-- Your instructions --
Wherever the string "from" appears in the listing, copy that line.
--- --- ---
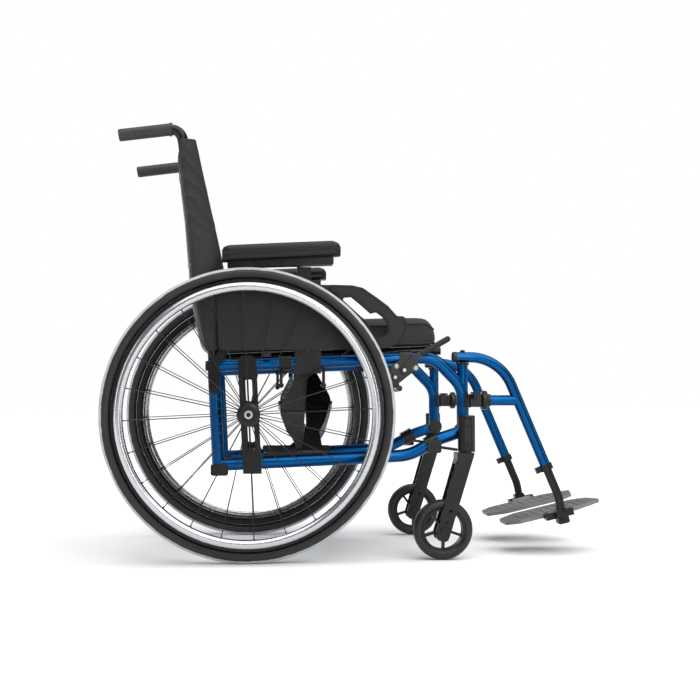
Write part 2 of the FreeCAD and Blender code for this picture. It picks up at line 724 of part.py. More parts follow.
def make_footrest_tube():
    start = at(hanger_end) - hanger_way * 88
    bend = at(hanger_end) + hanger_way * extension_drop
    tube = bar([start, bend, at(extension_end)], [90.0], extension_r)
    shoe = soften(block(-11, 13, 181, 203, -18, 14), 4, along_y)
    ears = []
    for low, high in ((-30, -22), (22, 30)):
        ear = Part.makeCylinder(7, high - low, Vector(low, plate_hinge_y, 0), Vector(1, 0, 0))
        web = block(low, high, plate_hinge_y, 186, -7, 7)
        ears += [ear, web]
    spine = block(-30, 30, 181, 186, -7, 7)
    pin = Part.makeCylinder(3, 64, Vector(-32, plate_hinge_y, 0), Vector(1, 0, 0))
    foot = union([shoe, spine, pin] + ears)
    foot.Placement = plate_place()
    bolts = [bolt_head(x, z, 202.5, 4, 3.5) for x, z in ((661, 96), (658, 77))]
    return union([tube, foot] + bolts)


def make_footplate():
    rear = -104 / cos(radians(plate_tilt))
    front = rear + plate_length
    half = plate_thick / 2
    corners = [Vector(rear, plate_inner_y + 30, -half), Vector(rear, plate_outer_y - 26, -half),
               Vector(rear + 26, plate_outer_y, -half), Vector(front - 60, plate_outer_y, -half),
               Vector(front, plate_outer_y - 34, -half), Vector(front - 13, plate_inner_y + 26, -half),
               Vector(front - 42, plate_inner_y, -half), Vector(rear + 40, plate_inner_y, -half)]
    outline = Part.makePolygon(corners + [corners[0]])
    plate = Part.Face(outline).extrude(Vector(0, 0, plate_thick))
    plate = soften(plate, 12, lambda edge: abs(edge.tangentAt(edge.FirstParameter).z) > 0.9)
    rows = []
    for step in range(9):
        reach = rear + 34 + 18 * step
        rows.append(block(reach, reach + 8, plate_inner_y + 18, plate_outer_y - 20, half - 0.5, half + 1.2))
    knuckle = Part.makeCylinder(7, 43, Vector(-21.5, plate_hinge_y, 0), Vector(1, 0, 0))
    web = block(-21.5, 21.5, plate_outer_y - 6, plate_hinge_y, -half, half)
    plate = union([plate, knuckle, web] + rows)
    plate = plate.cut(Part.makeCylinder(3 + running_gap, 80, Vector(-40, plate_hinge_y, 0), Vector(1, 0, 0)))
    plate.Placement = plate_place()
    return plate


# ---- armrests, side guards and wheel locks ----

def make_side_guard():
    outline = [(-58, 428), (-62, 540), (-20, 556), (60, 562), (150, 563), (214, 562), (236, 557), (265, 537),
               (288, 520), (306, 500), (322, 499), (327, 488), (328, 474), (322, 457), (308, 443), (290, 434),
               (262, 430)]
    panel = soften(slab(outline, guard_y, guard_y + guard_thick), 5, along_y)
    grip = [(150, 563), (214, 562), (236, 557), (265, 537), (288, 520), (306, 500), (327, 488),
            (328, 474), (322, 457), (308, 443), (290, 434), (262, 430), (250, 440), (180, 545)]
    arm = slab(grip, guard_y - 1, guard_y + 9)
    panel = union([panel, soften(arm, 6, along_y)])
    loop = [(190, 536), (212, 538), (234, 520), (252, 504), (264, 507), (276, 498),
            (286, 484), (289, 471), (284, 460), (262, 452), (247, 484), (222, 507)]
    opening = slab(loop, guard_y - 10, guard_y + 20)
    panel = panel.cut(soften(opening, 4, along_y))
    tabs = [block(x - 8, x + 8, 204, guard_y + 1, tube_z(x) + tube_r + 0.4, tube_z(x) + tube_r + 12)
            for x in (40, 240)]
    return union([panel] + tabs)


def make_armrest_post():
    """The upright post and the sloping rail that carries the pad."""
    post = block(*post_box_x, *post_box_y, 379, 600)
    rail = slab([(-41, 595.6), (175, 603.4), (175, 619.4), (-41, 606.6)], 210, 241)
    return union([post, soften(rail, 2.5, along_y)])


def make_armrest_pad():
    half = 27.0
    outline = [(-53, 606.3), (190, 620.7), (190, 637), (184, 646.5), (172, 651), (60, 645.3), (-38, 639.8),
               (-48, 636), (-53, 627)]
    pad = slab(outline, pad_y - half, pad_y + half)
    top_edges = lambda edge: abs(edge.CenterOfMass.y - pad_y) > half - 1 and edge.CenterOfMass.z > 625
    return soften(pad, 7, top_edges)


def make_brake_lever():
    low, high = 211.4, 216.2
    middle = (low + high) / 2
    arm = union([link_bar(lever_pivot, lever_bend, 8, low, high),
                 link_bar(lever_bend, (lever_bend[0] + 25, lever_bend[1] + 14), 6.8, low, high)])
    start = Vector(lever_bend[0] + 12, middle, lever_bend[1] + 7)
    end = Vector(lever_tip[0], middle, lever_tip[1])
    lever = union([arm, rod(start, end, 6.2), Part.makeSphere(6.2, end)])
    return lever.cut(cross_rod(*lever_pivot, 4 + running_gap, 200, 230))


def make_brake_shoe():
    low, high = 211.4, 216.2
    arm = link_bar(shoe_pivot, shoe_centre, 7, low, high)
    shoe = cross_rod(*shoe_centre, shoe_r, high - 1, 268)
    return union([arm, shoe]).cut(cross_rod(*shoe_pivot, 4 + running_gap, 200, 230))


# ---- writing the parts ----

def write(name, shape):
    """Moves a shape to the chair's own origin and writes it as one part."""
    placed = shape.copy()
    placed.translate(Vector(layout_x, 0, 0))
    placed.exportStep("parts/" + name + ".step")


def write_pair(name, shape):
    """Writes a left piece and its mirror image for the right."""
    write(name + "_left", shape)
    write(name + "_right", shape.mirror(Vector(0, 0, 0), Vector(0, 1, 0)))


def main():
    os.makedirs("parts", exist_ok=True)
    frame = make_side_frame()
    cane = make_back_cane()
    write_pair("side_frame", frame)
    write_pair("frame_fittings", make_frame_fittings(frame))
    write_pair("axle_plate", make_axle_plate(frame))
    write_pair("back_cane", cane)
    write_pair("push_grip", make_push_grip(cane))
    write_pair("side_guard", make_side_guard())
    write_pair("armrest_post", make_armrest_post())
    write_pair("armrest_pad", make_armrest_pad())
    write_pair("brake_lever", make_brake_lever())
    write_pair("brake_shoe", make_brake_shoe())
    write_pair("caster_housing", make_caster_housing(frame))
    write_pair("caster_fork", make_caster_fork())
    write_pair("caster_wheel", make_caster_wheel())
    write_pair("caster_tyre", make_caster_tyre())
    write_pair("hanger_tube", make_hanger_tube())
    write_pair("hanger_fittings", make_hanger_fittings())
    write_pair("hanger_latch", make_hanger_latch())
    write_pair("footrest_tube", make_footrest_tube())
    write_pair("footplate", make_footplate())
    write_pair("rear_tyre", make_rear_tyre())
    write_pair("rear_rim", make_rear_rim())
    write_pair("handrim", make_handrim())
    write_pair("wheel_spokes", make_wheel_spokes())
    write_pair("wheel_hub", make_wheel_hub())
    write_pair("axle_pin", make_axle_pin())
    write_pair("axle_button", make_axle_button())
    write_pair("seat_rail", make_seat_rail())
    write("cross_arm_front", make_cross_arm(-1, 1))
    write("cross_arm_rear", make_cross_arm(1, -1))
    write("centre_bolt", make_centre_bolt())
    sling_low = rail_r + 0.4
    cushion_low = sling_low + sling_thick + 0.4
    write("seat_sling", seat_slab(sling_half_width, sling_low, sling_thick, seat_rear_x, seat_front_x - 6, 0))
    write("seat_cushion",
          seat_slab(cushion_half_width, cushion_low, cushion_thick, seat_rear_x, seat_front_x, 22))
    write("back_upholstery", make_back_upholstery())


main()
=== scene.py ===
import json
from math import cos, pi, radians, sin, sqrt

import bpy
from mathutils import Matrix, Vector, noise
from mathutils.bvhtree import BVHTree


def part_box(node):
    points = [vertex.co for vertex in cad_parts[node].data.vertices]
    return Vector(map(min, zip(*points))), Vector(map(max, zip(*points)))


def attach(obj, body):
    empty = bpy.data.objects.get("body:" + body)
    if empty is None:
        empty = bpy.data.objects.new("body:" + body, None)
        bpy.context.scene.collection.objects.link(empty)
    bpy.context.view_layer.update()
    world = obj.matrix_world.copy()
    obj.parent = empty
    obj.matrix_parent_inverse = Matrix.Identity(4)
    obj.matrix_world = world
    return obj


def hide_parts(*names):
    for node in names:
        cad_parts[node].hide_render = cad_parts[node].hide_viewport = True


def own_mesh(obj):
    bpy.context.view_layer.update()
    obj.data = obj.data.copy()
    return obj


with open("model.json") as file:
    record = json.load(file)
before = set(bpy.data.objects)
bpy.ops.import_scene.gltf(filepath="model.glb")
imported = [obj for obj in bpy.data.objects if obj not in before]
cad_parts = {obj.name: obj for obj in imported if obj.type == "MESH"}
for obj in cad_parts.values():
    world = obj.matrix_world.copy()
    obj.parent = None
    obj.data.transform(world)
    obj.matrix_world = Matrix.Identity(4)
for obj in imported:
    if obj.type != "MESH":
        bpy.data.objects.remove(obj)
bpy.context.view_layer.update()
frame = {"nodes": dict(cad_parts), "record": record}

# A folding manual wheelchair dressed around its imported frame. Metres, in the frame's own axes:
# X forwards, Y to the user's left, Z up from the floor.
NODES = frame["nodes"]
SIDES = {"right": -1, "left": 1}


def middle(node):
    """Centre of a CAD node's box."""
    low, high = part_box(node)
    return (low + high) / 2


# ---------------------------------------------------------------- materials

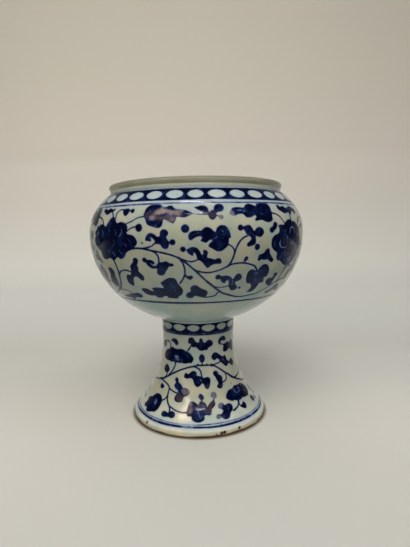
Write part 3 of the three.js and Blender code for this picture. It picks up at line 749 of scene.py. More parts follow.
mouthRadius = neckRadius - upperForm["neckWall"]
fullness = upperForm["fullness"]
upperWall = quarter(bellyRadius, upperForm["depth"], fullness, bellyHigh, neckRadius + upperForm["edge"],
                    shoulderTop, upperForm["curveSteps"])
upperWall = [(bellyRadius, bellyMiddle)] + upperWall
upperWall += [(neckRadius + upperForm["easedOut"], shoulderTop + upperForm["easedUp"]),
              (neckRadius, mouthBase)]
upperOutside = spaced(upperWall, upperForm["row"])
innerShare = (1 - (mouthRadius / innerBelly) ** fullness) ** (1 / fullness)
upperInside = quarter(innerBelly, (shoulderTop - bellyHigh) / innerShare, fullness, bellyHigh, mouthRadius,
                      shoulderTop, upperForm["insideSteps"])[::-1]
upperOutline = upperOutside + [(mouthRadius, mouthBase)] + upperInside + [(innerBelly, bellyMiddle)]
upperBowl = turnedPiece("bowl_upper_half", upperOutline, upperForm["steps"])

print("mouth rim")

rimForm = {
    # the hollow under the lip, out from the neck and up
    "cove": [(0, 0.6), (-0.1, 1.0), (-0.3, 1.4), (-0.42, 1.7), (-0.28, 2.0), (0.1, 2.5), (0.45, 3.1),
             (0.6, 3.8)],
    "outerRound": 1.6,
    "outerSteps": 9,
    "innerRound": 0.8,
    "innerSteps": 6,
    "steps": 256,
}

coveLine = [(neckRadius, mouthBase)] + [(neckRadius + out, mouthBase + up) for out, up in rimForm["cove"]]
rimOutline = [tuple(p) for p in smoothCurve(coveLine)]
rimOutline += corner(lipRadius - rimForm["outerRound"], rimHeight - rimForm["outerRound"],
                     rimForm["outerRound"], 0, math.pi / 2, rimForm["outerSteps"])
rimOutline += corner(mouthRadius + rimForm["innerRound"], rimHeight - rimForm["innerRound"],
                     rimForm["innerRound"], math.pi / 2, math.pi, rimForm["innerSteps"])
rimOutline += [(mouthRadius, mouthBase)]
mouthRim = turnedPiece("mouth_rim", rimOutline, rimForm["steps"])

print("stem and foot")

footForm = {
    "edgeHeight": 3.5,        # upright edge below the flare
    "edgeRound": 1.1,
    "edgeSteps": 9,
    "ringWidth": 3.4,         # flat ring that it stands on
    "waistRadius": 23.8,
    "waistHeight": 52.0,
    "wall": 4.5,
    "inset": 10.6,            # how far the flare draws in before it turns up
    "rise": 10.0,
    "fall": 24.0,
    "row": 0.5,
    "curveSteps": 140,
    "insideSteps": 14,
    "steps": 600,
}


def flare(edgeRadius, edgeHeight, waistRadius, steps):  # the trumpet's curve
    points = [(edgeRadius, edgeHeight),
              (edgeRadius - footForm["inset"], edgeHeight + footForm["rise"]),
              (waistRadius, footForm["waistHeight"] - footForm["fall"]),
              (waistRadius, footForm["waistHeight"])]
    out = []
    for t in np.linspace(0, 1, steps):
        weights = ((1 - t) ** 3, 3 * t * (1 - t) ** 2, 3 * t * t * (1 - t), t ** 3)
        out.append(tuple(sum(w * p[axis] for w, p in zip(weights, points)) for axis in (0, 1)))
    return out


footWall = corner(footRadius - footForm["edgeRound"], footForm["edgeRound"], footForm["edgeRound"],
                  -math.pi / 2, 0, footForm["edgeSteps"])[1:]
footWall += flare(footRadius, footForm["edgeHeight"], footForm["waistRadius"], footForm["curveSteps"])
footWall += [(stemTopRadius, stemTop)]
footOutside = spaced(footWall, footForm["row"])
hollow = flare(footRadius - footForm["edgeRound"] - footForm["ringWidth"], 0,
               footForm["waistRadius"] - footForm["wall"], footForm["insideSteps"])[::-1]
footOutline = [(footRadius - footForm["edgeRound"], 0)] + footOutside
footOutline += [(stemTopRadius - footForm["wall"], stemTop)] + hollow
stemFoot = turnedPiece("stem_and_foot", footOutline, footForm["steps"])

for piece in (lowerBowl, upperBowl, mouthRim, stemFoot):
    print(piece.name, sum(len(face.vertices) - 2 for face in piece.data.polygons), "triangles")

print("painting")

# Bands and lines are given at heights above the table, all other places along the wall

bowlPaint = {
    "zero": 76.0,             # height that the strokes are measured up from
    "radius": 66.0,           # radius that their places across are given at
    "closing": 107.6,         # middle of the shorter gap at each side, where the scroll is drawn again
    "opening": 3.95,          # middle of the gap in front that it is drawn from
    "drawnIn": 0.928,         # and how much narrower it is
    "band": (136.9, 143.6),
    "ovalsBelow": 0.35,       # the ovals' middle under the band's
    "lines": ((135.4, 0.9, 0.42), (82.1, 1.7, 0.05)),    # height, width, and how thin the blue ran
    "lights": 0.22,           # soft edges: of the pale lines, the washed places and the painted reflections
    "washed": 0.8,
    "paintedReflection": 1.1,
    "paintedReflectionFringe": 2.2,          # and of the lighter blue round the painted reflections, their painted fringe
    "washedMost": 0.34,       # how strong each gets
    "paintedReflectionFringeMost": 0.5,
    "specks": ((-24.0, 46.7, 0.75), (31.5, 22.5, 0.35), (-8.0, 33.6, 0.3), (140, 50, 0.6), (221, 31, 0.5)),
}
shoulderOvals = {"count": 34, "turned": 5.3, "halfWide": 4.4, "above": 3.0, "below": 2.85, "fullness": 1.9}


def twice(shapes, reference):  # the pattern goes twice round
    return shapes + shifted(shapes, math.pi * reference)


def aroundBowl(between, peonies):  # what is between the peonies comes again, drawn in, in the gap at the side
    gap = bowlPaint["closing"] - bowlPaint["opening"]
    again = shifted(between, gap, bowlPaint["drawnIn"], bowlPaint["opening"])
    return twice(between + peonies + again, bowlPaint["radius"])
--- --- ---
-- Worked answer --
from math import cos, pi, radians, sin, sqrt
from mathutils import Matrix, Vector, noise
from mathutils.bvhtree import BVHTree
# X forwards, Y to the user's left, Z up from the floor.
    # the hollow under the lip, out from the neck and up
    "zero": 76.0,             # height that the strokes are measured up from
    "opening": 3.95,          # middle of the gap in front that it is drawn from